Paseo de Isabel la Católica. Manuel Ordóñez Lafuente. Ca. 1974. Colección Manuel Ordóñez Gracia.
Torre de la Feria de Muestras. José Borobio Ojeda. 1961. Colección Pilar Borobio.

La reseña de estos elementos, las torres, por las que muchos nos sentimos hechizados, y su curiosa disposición en la zona puede hacer que nos preguntemos por qué estas, como aquellas mudéjares de las que hablábamos al principio, pueden “desaparecer“ de nuestra vista paulatinamente escondidas tras los modernos bloques, cuando no fatalmente destruidas. Este parece ser el precio que el inevitable “progreso” ha acostumbrado a cobrarse por estos lares.

El desarrollo de la ciudad sin tiempo a consolidarse el ensanche motivó que, en los años siguientes a la contienda civil, se acometiera la prolongación de Gran Vía, que hoy conocemos como Paseo de Isabel la Católica. Consecuencia lógica del planeamiento de Miralbueno, nace para constituirse como vía de entrada principal de la ciudad por el sudoeste. Una vía de anchura similar a la Gran Vía pero sin boulevard central, que sería ocupado por varios carriles de circulación. Se adivinaba el papel predominante que décadas más tarde iba a atribuirse al automóvil.

Pronto se construirían en sus aledaños edificios con un uso predominantemente de servicios. En la segunda mitad de los cincuenta, además del propio recinto de la Feria de Muestras, aparecerían la Residencia Sanitaria “José Antonio”, que a tenor de su envergadura llamaría el pueblo llano “Casa Grande”; el estadio municipal de fútbol de “La Romareda”; el Colegio de Hijos y Huérfanos del Magisterio y el Convento de Jerusalén cuyas religiosas se habían trasladado pocos años antes desde su céntrico emplazamiento del Paseo de la Independencia.
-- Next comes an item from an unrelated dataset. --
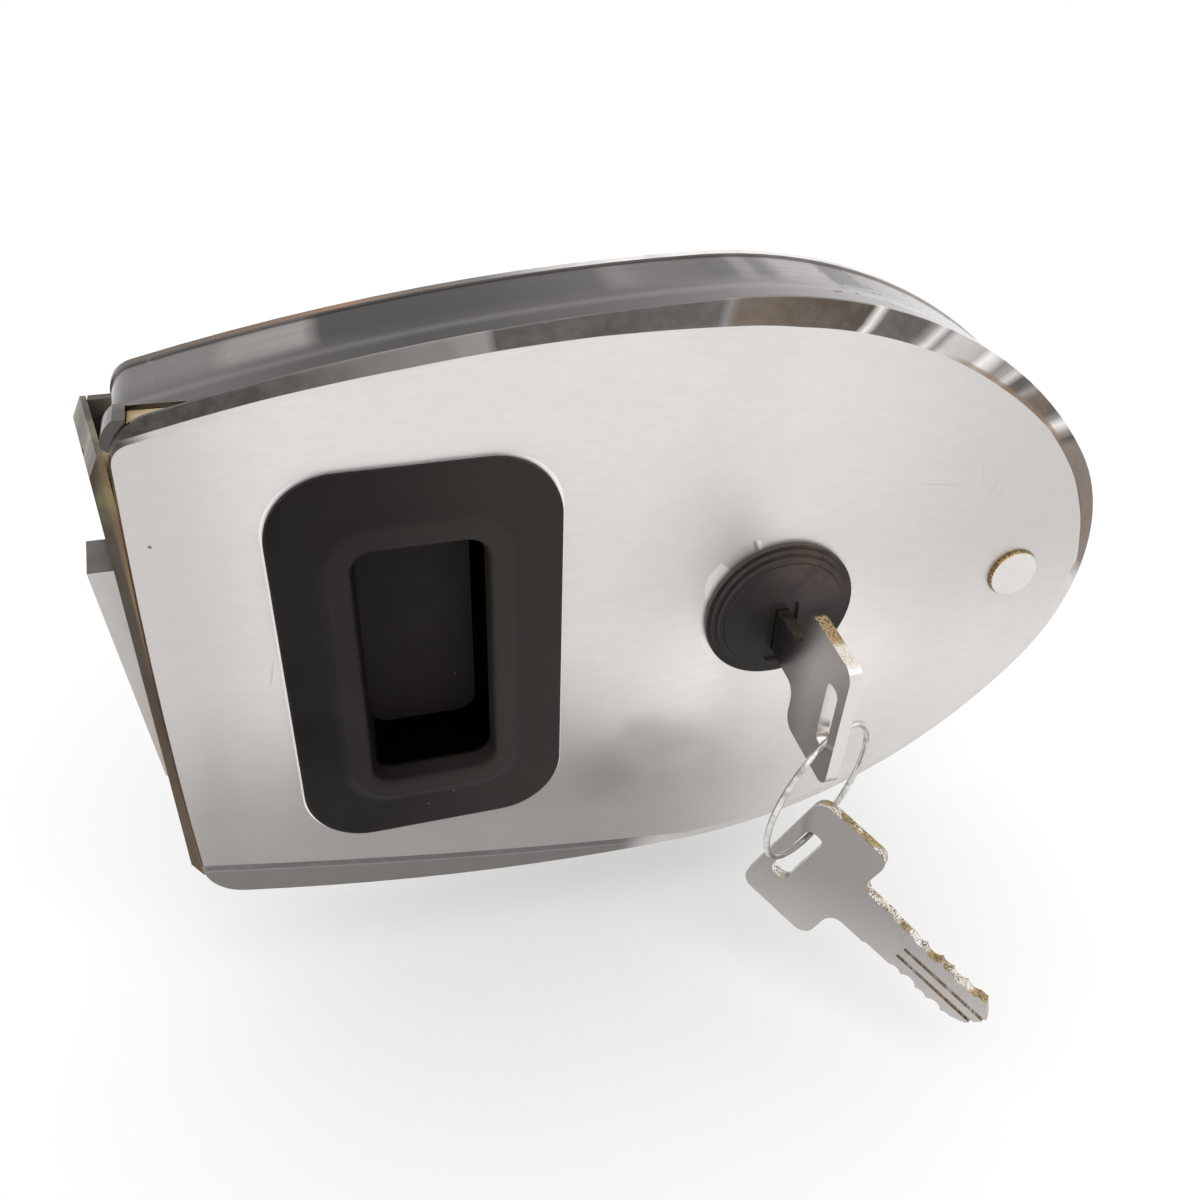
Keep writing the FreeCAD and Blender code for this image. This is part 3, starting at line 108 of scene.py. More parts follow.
class Look:
    """One procedural material, built a node at a time. Places are metres of the object."""

    def __init__(self, name):
        self.material = bpy.data.materials.new(name)
        self.material.use_nodes = True
        self.tree = self.material.node_tree
        self.tree.nodes.clear()
        self.output = self.tree.nodes.new("ShaderNodeOutputMaterial")
        self.shader = self.tree.nodes.new("ShaderNodeBsdfPrincipled")
        self.tree.links.new(self.shader.outputs[0], self.output.inputs["Surface"])
        self.place = self.tree.nodes.new("ShaderNodeTexCoord").outputs["Object"]
        parts = self.new("ShaderNodeSeparateXYZ")
        self.feed(parts.inputs[0], self.place)
        self.x, self.y, self.z = parts.outputs

    def new(self, kind, **settings):
        node = self.tree.nodes.new(kind)
        for key, value in settings.items():
            setattr(node, key, value)
        return node

    def feed(self, socket, value):
        """Links an output to the socket, or sets the socket to a plain value."""
        if isinstance(value, bpy.types.NodeSocket):
            self.tree.links.new(value, socket)
        else:
            socket.default_value = value

    def math(self, operation, first, second=0.0, third=0.0):
        node = self.new("ShaderNodeMath", operation=operation)
        for socket, value in zip(node.inputs, (first, second, third)):
            self.feed(socket, value)
        return node.outputs[0]

    def fade(self, value, start, end, low=0.0, high=1.0):
        """Goes smoothly from low to high while value goes from start to end."""
        node = self.new("ShaderNodeMapRange", interpolation_type="SMOOTHSTEP")
        for name, given in (("Value", value), ("From Min", start), ("From Max", end),
                            ("To Min", low), ("To Max", high)):
            self.feed(node.inputs[name], given)
        return node.outputs[0]

    def within(self, value, start, end, soft):
        """1 where value lies between start and end, with soft edges."""
        rise = self.fade(value, start - soft, start + soft)
        fall = self.fade(value, end + soft, end - soft)
        return self.math("MULTIPLY", rise, fall)

    def blend(self, amount, first, second):
        """A number that goes from first to second with amount."""
        step = self.math("SUBTRACT", second, first)
        return self.math("ADD", first, self.math("MULTIPLY", step, amount))

    def mix(self, amount, first, second):
        """A colour that goes from first to second with amount."""
        node = self.new("ShaderNodeMix", data_type="RGBA")
        self.feed(node.inputs[0], amount)
        self.feed(node.inputs[6], first)
        self.feed(node.inputs[7], second)
        return node.outputs[2]

    def noise(self, scale, detail=3.0, rough=0.5, stretch=(1, 1, 1)):
        """Noise over the object, drawn out along the axes that stretch makes small."""
        spread = self.new("ShaderNodeMapping")
        spread.inputs["Scale"].default_value = stretch
        self.feed(spread.inputs[0], self.place)
        node = self.new("ShaderNodeTexNoise")
        self.feed(node.inputs["Vector"], spread.outputs[0])
        node.inputs["Scale"].default_value = scale
        node.inputs["Detail"].default_value = detail
        node.inputs["Roughness"].default_value = rough
        return node.outputs["Fac"]

    def ramp(self, value, stops):
        """A colour ramp over stops of (place, colour)."""
        node = self.new("ShaderNodeValToRGB")
        elements = node.color_ramp.elements
        while len(elements) < len(stops):
            elements.new(0.5)
        for element, (place, colour) in zip(elements, sorted(stops, key=lambda stop: stop[0])):
            element.position = place
            element.color = colour
        self.feed(node.inputs[0], value)
        return node.outputs[0]

    def bump(self, height, strength, distance):
        node = self.new("ShaderNodeBump")
        node.inputs["Strength"].default_value = strength
        node.inputs["Distance"].default_value = distance
        self.feed(node.inputs["Height"], height)
        self.feed(self.shader.inputs["Normal"], node.outputs[0])

    def finish(self, colour, metallic, roughness, **others):
        """Sets the shader's sockets and gives the material."""
        self.feed(self.shader.inputs["Base Color"], colour)
        self.feed(self.shader.inputs["Metallic"], metallic)
        self.feed(self.shader.inputs["Roughness"], roughness)
        for name, value in others.items():
            self.feed(self.shader.inputs[name.replace("_", " ").title()], value)
        return self.material

    def normal_along(self, direction):
        """How far the surface's normal points along a direction of the object, -1 to 1."""
        dot = self.new("ShaderNodeVectorMath", operation="DOT_PRODUCT")
        self.feed(dot.inputs[0], self.new("ShaderNodeTexCoord").outputs["Normal"])
        self.feed(dot.inputs[1], direction)
        return dot.outputs["Value"]

    def facing(self, direction):
        """How squarely the surface faces along a direction: 0 across it, 1 straight along it."""
        return self.math("ABSOLUTE", self.normal_along(direction))

    def distance(self, across, up):
        """Length of the line that goes across and up by these."""
        squares = self.math("ADD", self.math("MULTIPLY", across, across), self.math("MULTIPLY", up, up))
        return self.math("SQRT", squares)

    def turn(self):
        """Angle round the hub in degrees: 0 towards the nose, 90 at the top, negative below."""
        across = self.math("SUBTRACT", self.x, HUB_X)
        return self.math("MULTIPLY", self.math("ARCTAN2", self.z, across), DEGREES)

    def spot(self, x, z, wide, high, tilt=0.0, soft=0.35):
        """1 inside an ellipse in the plane of the face, centred at x, z in millimetres, 0 outside."""
        across = self.math("SUBTRACT", self.x, x * MM)
        up = self.math("SUBTRACT", self.z, z * MM)
        cos, sin = math.cos(math.radians(tilt)), math.sin(math.radians(tilt))
        along = self.math("ADD", self.math("MULTIPLY", across, cos / (wide * MM)),
                          self.math("MULTIPLY", up, sin / (wide * MM)))
        aside = self.math("ADD", self.math("MULTIPLY", across, -sin / (high * MM)),
                          self.math("MULTIPLY", up, cos / (high * MM)))
        return self.fade(self.distance(along, aside), 1 + soft, 1 - soft)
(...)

Quedaba, por tanto, un acceso a la ciudad por una amplia vía cuyos edificios colindantes contribuían a dar un aspecto de modernidad a todo aquel viajero o visitante que pudiera llegar desde el levante. De esta manera, pasada la flamante avenida, aquellos se encontraban con las esbeltas torres de la Feria de Muestras y de la editorial “Luis Vives” bajo las que ingresarían al casco urbano por un paseo amable y acogedor, como tal es Zaragoza y el carácter de sus conciudadanos.